Numerous gurus and therapists have attempted to solve the illusive challenge of contentment. Preston Ni, M.S.B.A., writing for Psychology Today, is among the latest to take on the subject by exposing the typical habits of unhappy people.
Ni starts by discussing negative assumptions about situations and people, neither of which are inherently good or bad.
“This choice [of viewpoint] can instantly make you stronger or weaker, happier or gloomier, empowered or victimized,” Ni believes. For example, a long driving commute, while potentially inconvenient, can be a good excuse to listen to new music or an audiobook.
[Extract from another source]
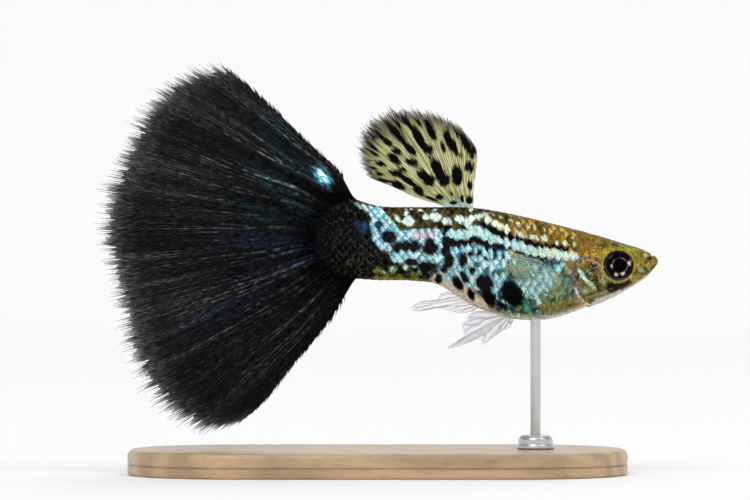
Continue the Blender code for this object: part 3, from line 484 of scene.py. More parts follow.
def noise(u, v, grain, seed):
    """Smooth random values from -1 to 1: random numbers on a grid, blended between its corners."""
    table = np.random.default_rng(seed).uniform(-1, 1, (64, 64))
    u, v = np.asarray(u) / grain, np.asarray(v) / grain
    i, j = np.floor(u).astype(int), np.floor(v).astype(int)
    fu, fv = smooth(u - i), smooth(v - j)
    i, j, right, above = i % 64, j % 64, (i + 1) % 64, (j + 1) % 64
    low = table[i, j] * (1 - fu) + table[right, j] * fu
    high = table[i, above] * (1 - fu) + table[right, above] * fu
    return low * (1 - fv) + high * fv


def hermite(knots, values, at):
    """A smooth curve through the values, one row for each knot, read at any places."""
    knots = np.asarray(knots, dtype=float)
    values = np.asarray(values, dtype=float)
    slopes = np.gradient(values, knots, axis=0)
    span = np.clip(np.searchsorted(knots, at, side="right") - 1, 0, len(knots) - 2)
    width = (knots[span + 1] - knots[span])[..., None]
    t = (np.asarray(at) - knots[span])[..., None] / width
    return (
        values[span] * (2 * t**3 - 3 * t**2 + 1)
        + slopes[span] * width * (t**3 - 2 * t**2 + t)
        + values[span + 1] * (3 * t**2 - 2 * t**3)
        + slopes[span + 1] * width * (t**3 - t**2)
    )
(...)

A person practicing negative self-talk on a regular basis hinders the pursuit of happiness, “diminishing our performance, lowering our potential, and ultimately sabotaging our success.” This practice also prevents individuals from taking responsibility for their experiences and actions. While a bad home life, economic challenges, health problems and other life roadblocks can create detours, it doesn’t necessarily mean there isn’t a way to move forward, Ni says. He also advises people to not use circumstances as an excuse for consistently embracing unhappiness. Bitterness, resentment and powerlessness hurts the thinker as much as those around him or her.
Positive thinking has a basis in a more happy and productive life, not to mention better physical health. Numerous studies, such as one from the Institute of Behavioral Sciences in Siena, Italy, confirm the benefits as including “adaptive behaviors, cognitive responses, greater flexibility and efficient elaboration of negative information.”
Jonathon Alpert, a licensed psychotherapist and author of “Be Fearless: Change Your Life in 28 Days,” provides an additional perspective to the issue of obtaining happy habits.
Support positive and warm people and expect the same from them, Alpert suggests. This behavior will create a self-sustaining cycle that facilitates happiness. Include an attitude of giving can also support this system in the form of compliments or small gifts when appropriate.
Alpert advises individuals to focus on what is in their control rather than what is not. While the advice is well-worn and easier said than done, Alpert warns doing otherwise can lead to constant anxiety overwhelming the concrete, positive elements in life. Holding on to grudges also hurts the present and dealing with them should be a priority.